Stated goal:
Reproduce this listing in full.

####################

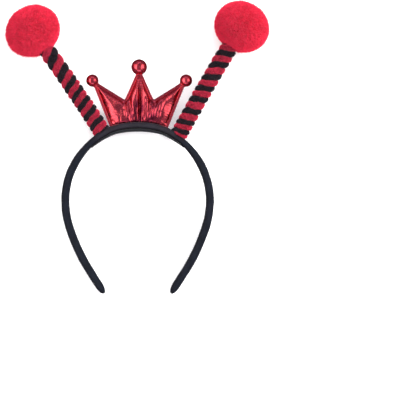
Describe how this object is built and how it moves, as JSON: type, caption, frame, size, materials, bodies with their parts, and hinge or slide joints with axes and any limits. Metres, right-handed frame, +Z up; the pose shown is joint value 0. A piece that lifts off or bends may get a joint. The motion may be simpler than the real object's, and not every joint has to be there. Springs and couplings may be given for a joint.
{
  "type": "bee antenna headband",
  "caption": "Costume headband: a black cloth-covered hoop with a stuffed red foil crown between striped chenille antennas that end in red plush pompoms.",
  "frame": {"origin": "middle of the footprint, on the surface that the headband lies on", "axes": "+X to the right across the head opening, +Y from the open tips to the crown and the pompoms, +Z up, out of the crown's front"},
  "size_m": [0.2242, 0.2474, 0.0458],
  "materials": {
    "band_cloth": "matte black woven cloth with a faint sheen",
    "pad_felt": "matte black felt",
    "crown_foil": "red metallic foil over soft stuffing, with crumples and a sealed rim",
    "chenille_red": "matte chenille pile",
    "chenille_black": "matte chenille pile",
    "pompom_plush": "dense short plush",
    "rod_plastic": "plain dark plastic"
  },
  "bodies": {
    "root": {"band": "band_cloth", "head_pad": "pad_felt", "crown": "crown_foil", "antenna_left_rod": "rod_plastic", "antenna_left_black_strand": "chenille_black", "antenna_left_red_strand": "chenille_red", "pompom_left": "pompom_plush", "antenna_right_rod": "rod_plastic", "antenna_right_black_strand": "chenille_black", "antenna_right_red_strand": "chenille_red", "pompom_right": "pompom_plush"}
  },
  "joints": []
}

####################

Answer in full:
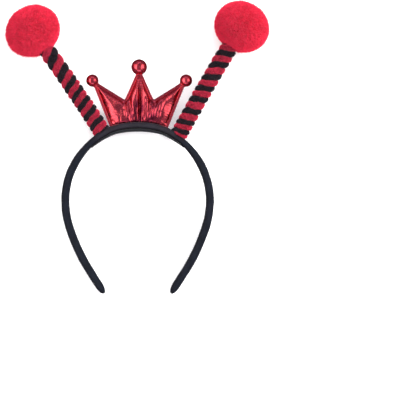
Describe how this object is built and how it moves, as JSON: type, caption, frame, size, materials, bodies with their parts, and hinge or slide joints with axes and any limits. Metres, right-handed frame, +Z up; the pose shown is joint value 0. A piece that lifts off or bends may get a joint. The motion may be simpler than the real object's, and not every joint has to be there. Springs and couplings may be given for a joint.
{
  "type": "bee antenna headband",
  "caption": "Costume headband: a black cloth-covered hoop with a stuffed red foil crown between striped chenille antennas that end in red plush pompoms.",
  "frame": {"origin": "middle of the footprint, on the surface that the headband lies on", "axes": "+X to the right across the head opening, +Y from the open tips to the crown and the pompoms, +Z up, out of the crown's front"},
  "size_m": [0.2242, 0.2474, 0.0458],
  "materials": {
    "band_cloth": "matte black woven cloth with a faint sheen",
    "pad_felt": "matte black felt",
    "crown_foil": "red metallic foil over soft stuffing, with crumples and a sealed rim",
    "chenille_red": "matte chenille pile",
    "chenille_black": "matte chenille pile",
    "pompom_plush": "dense short plush",
    "rod_plastic": "plain dark plastic"
  },
  "bodies": {
    "root": {"band": "band_cloth", "head_pad": "pad_felt", "crown": "crown_foil", "antenna_left_rod": "rod_plastic", "antenna_left_black_strand": "chenille_black", "antenna_left_red_strand": "chenille_red", "pompom_left": "pompom_plush", "antenna_right_rod": "rod_plastic", "antenna_right_black_strand": "chenille_black", "antenna_right_red_strand": "chenille_red", "pompom_right": "pompom_plush"}
  },
  "joints": []
}